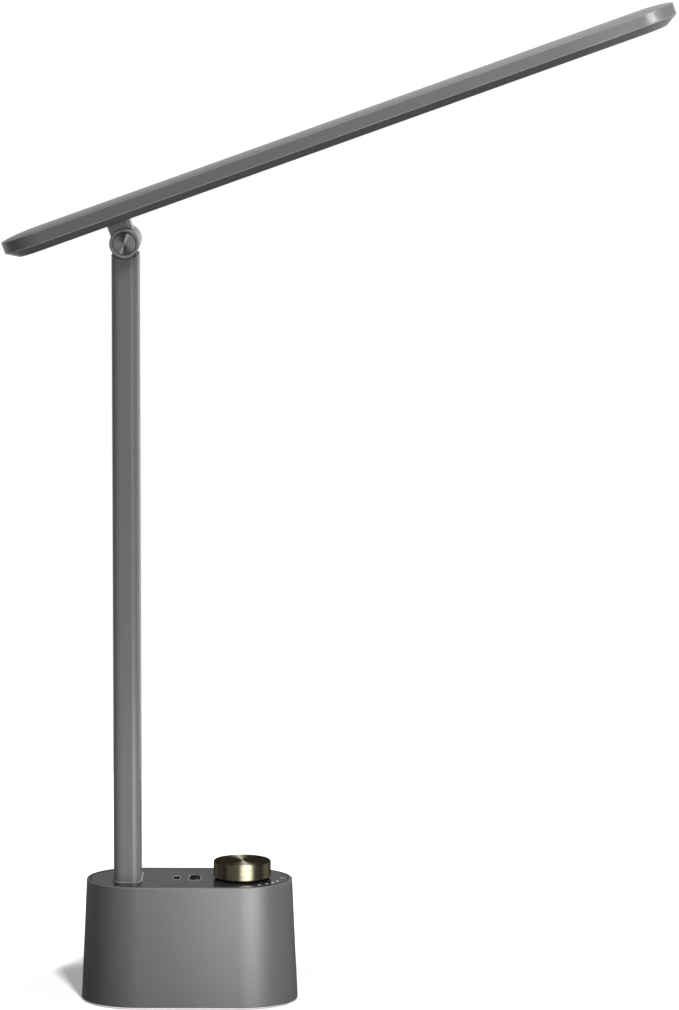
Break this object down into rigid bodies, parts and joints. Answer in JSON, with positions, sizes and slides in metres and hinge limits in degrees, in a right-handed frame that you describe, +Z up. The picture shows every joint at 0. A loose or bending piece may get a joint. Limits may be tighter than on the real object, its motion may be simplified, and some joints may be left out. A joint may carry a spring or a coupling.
{
  "type": "folding led desk lamp",
  "caption": "Desk lamp with a long slim light head hinged on a flat post, over a weighted base with charging ports and a knob.",
  "frame": {"origin": "middle of the base on the desk plane", "axes": "+Z up; +X along the base towards the knob, the way the long end of the head reaches; +Y towards the power inlet at the back"},
  "size_m": [0.3795, 0.0644, 0.5706],
  "materials": {
    "body_grey": "satin grey",
    "moulded_grey": "satin grey",
    "alloy_grey": "satin grey, painted",
    "gloss_black": "high gloss",
    "dark_plastic": "matte",
    "rubber": "matte",
    "bronze": "spun and anodised champagne bronze",
    "steel": "plain",
    "alloy": "plain",
    "board": "solder mask",
    "opal": "opal"
  },
  "bodies": {
    "base": {"base_shell": "moulded_grey", "top_plate": "gloss_black", "bottom_cover": "dark_plastic", "cover_screws": "steel", "base_pad": "rubber", "base_weight": "steel", "weight_screws": "steel", "main_board": "board", "board_screws": "steel", "usb_a_shell": "steel", "usb_a_tongue": "opal", "usb_c_shell": "steel", "usb_c_tongue": "dark_plastic", "encoder_body": "alloy", "dc_inlet": "dark_plastic", "dc_pin": "steel", "inlet_nut": "steel", "post_socket": "steel", "socket_screws": "steel", "post_collar": "dark_plastic", "post_tube": "alloy_grey", "arm_cable": "rubber", "hinge_yoke": "body_grey", "hinge_pin": "steel", "hinge_caps": "alloy", "friction_washers": "steel"},
    "plunger": {"encoder_plunger": "dark_plastic"},
    "knob": {"encoder_shaft": "alloy", "knob_hub": "dark_plastic", "knob": "bronze"},
    "head": {"head_lug": "body_grey", "lug_screws": "steel", "head_housing": "alloy_grey", "head_bezel": "moulded_grey", "diffuser": "opal", "reflector_frame": "opal", "led_board": "alloy", "led_chips": "opal"}
  },
  "joints": [
    {"name": "head_tilt", "type": "hinge", "parent": "base", "child": "head", "pos_m": [-0.0353, 0, 0.4358], "axis": [0, -1, 0], "range_deg": [-109.8, 40.2]},
    {"name": "knob_press", "type": "slide", "parent": "base", "child": "plunger", "axis": [0, 0, -1], "range_m": [0, 0.0005], "stiffness_N_per_m": 3000, "springref_m": -0.0005},
    {"name": "knob_turn", "type": "hinge", "parent": "plunger", "child": "knob", "pos_m": [0.0302, 0, 0.0756], "axis": [0, 0, 1], "continuous": true}
  ]
}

····················

→ Required work:
All of the data needs to be reproduced exactly, with no line missing.

→ Response to the task:
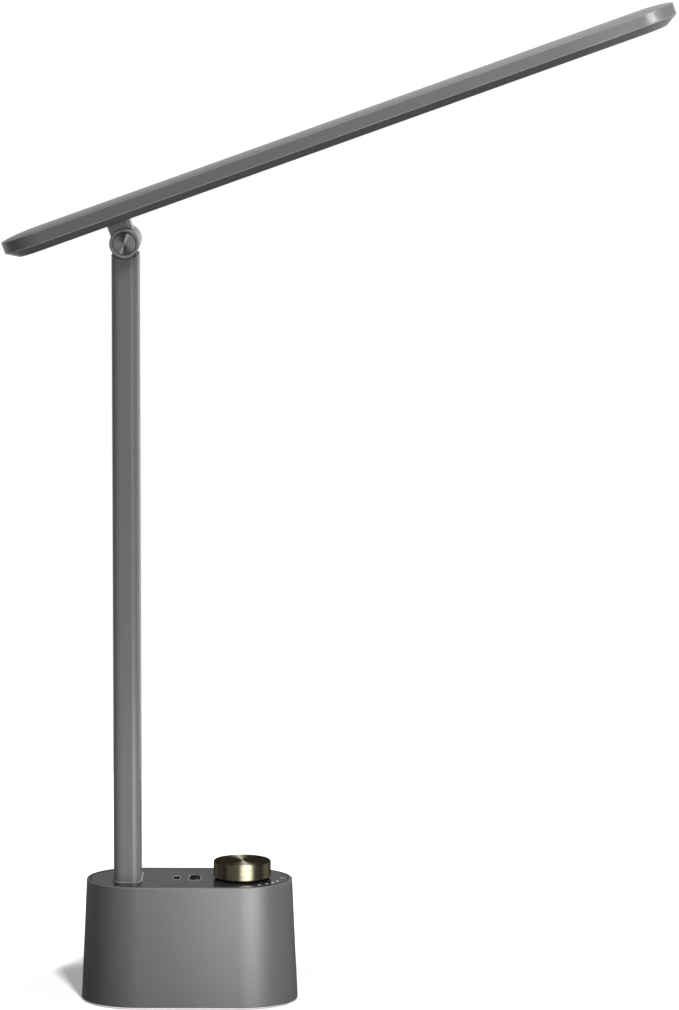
Break this object down into rigid bodies, parts and joints. Answer in JSON, with positions, sizes and slides in metres and hinge limits in degrees, in a right-handed frame that you describe, +Z up. The picture shows every joint at 0. A loose or bending piece may get a joint. Limits may be tighter than on the real object, its motion may be simplified, and some joints may be left out. A joint may carry a spring or a coupling.
{
  "type": "folding led desk lamp",
  "caption": "Desk lamp with a long slim light head hinged on a flat post, over a weighted base with charging ports and a knob.",
  "frame": {"origin": "middle of the base on the desk plane", "axes": "+Z up; +X along the base towards the knob, the way the long end of the head reaches; +Y towards the power inlet at the back"},
  "size_m": [0.3795, 0.0644, 0.5706],
  "materials": {
    "body_grey": "satin grey",
    "moulded_grey": "satin grey",
    "alloy_grey": "satin grey, painted",
    "gloss_black": "high gloss",
    "dark_plastic": "matte",
    "rubber": "matte",
    "bronze": "spun and anodised champagne bronze",
    "steel": "plain",
    "alloy": "plain",
    "board": "solder mask",
    "opal": "opal"
  },
  "bodies": {
    "base": {"base_shell": "moulded_grey", "top_plate": "gloss_black", "bottom_cover": "dark_plastic", "cover_screws": "steel", "base_pad": "rubber", "base_weight": "steel", "weight_screws": "steel", "main_board": "board", "board_screws": "steel", "usb_a_shell": "steel", "usb_a_tongue": "opal", "usb_c_shell": "steel", "usb_c_tongue": "dark_plastic", "encoder_body": "alloy", "dc_inlet": "dark_plastic", "dc_pin": "steel", "inlet_nut": "steel", "post_socket": "steel", "socket_screws": "steel", "post_collar": "dark_plastic", "post_tube": "alloy_grey", "arm_cable": "rubber", "hinge_yoke": "body_grey", "hinge_pin": "steel", "hinge_caps": "alloy", "friction_washers": "steel"},
    "plunger": {"encoder_plunger": "dark_plastic"},
    "knob": {"encoder_shaft": "alloy", "knob_hub": "dark_plastic", "knob": "bronze"},
    "head": {"head_lug": "body_grey", "lug_screws": "steel", "head_housing": "alloy_grey", "head_bezel": "moulded_grey", "diffuser": "opal", "reflector_frame": "opal", "led_board": "alloy", "led_chips": "opal"}
  },
  "joints": [
    {"name": "head_tilt", "type": "hinge", "parent": "base", "child": "head", "pos_m": [-0.0353, 0, 0.4358], "axis": [0, -1, 0], "range_deg": [-109.8, 40.2]},
    {"name": "knob_press", "type": "slide", "parent": "base", "child": "plunger", "axis": [0, 0, -1], "range_m": [0, 0.0005], "stiffness_N_per_m": 3000, "springref_m": -0.0005},
    {"name": "knob_turn", "type": "hinge", "parent": "plunger", "child": "knob", "pos_m": [0.0302, 0, 0.0756], "axis": [0, 0, 1], "continuous": true}
  ]
}